BD: Lyrically, what does the song "Tomorrow's Food" mean to you?

BB: I am directly quoting Ken Wilbur from A Brief History Of Everything where he said "no epoch is finally privileged, we are all tomorrow's food." I'm paraphrasing, but that's a fascinating, fascinating piece of modern philosophy if anyone out there is interested.

It resonated with me a couple years ago when I read it, and I wrote that quote down and just sort of being witness to the wild, wild craziness of the planet Earth at this moment in time and the political discourse at play in America, overseas, Middle East... all of it.

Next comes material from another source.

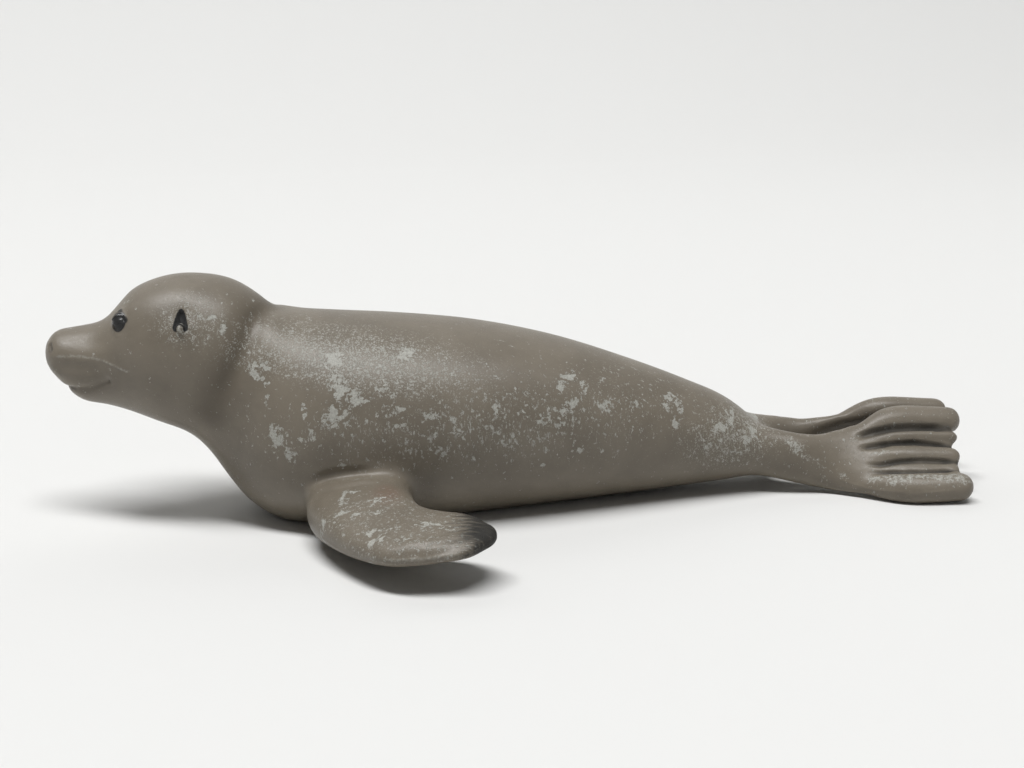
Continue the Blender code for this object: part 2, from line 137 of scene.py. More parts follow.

There's always something in process, but this seems more like a shift than a process. There's almost like a paradigm shift at play, and there are a number of people who are fighting the shift. It's like they're trying to stop a sinking ship with oars or something. It's an interesting part of the process because it's not abnormal for a culture of people that have had a stronghold on the way things have worked for a long time, it's not unusual for them to want to fight for it.

So in a lot of ways, it seems like the end of the world to a generation of people. To another generation of people, it seems like the beginning of their lives, and so you can recognize it's just a matter of perception about what's going on.

Amongst that I found that quote and I thought it was beautiful and poetic and eloquent. I thought it deserved highlighting, so we wrote the song around that idea that there literally is no such thing as a privileged epoch -- a time when everything is exactly the way it should always remain.

Things should always be in flux, always be changing, shifting.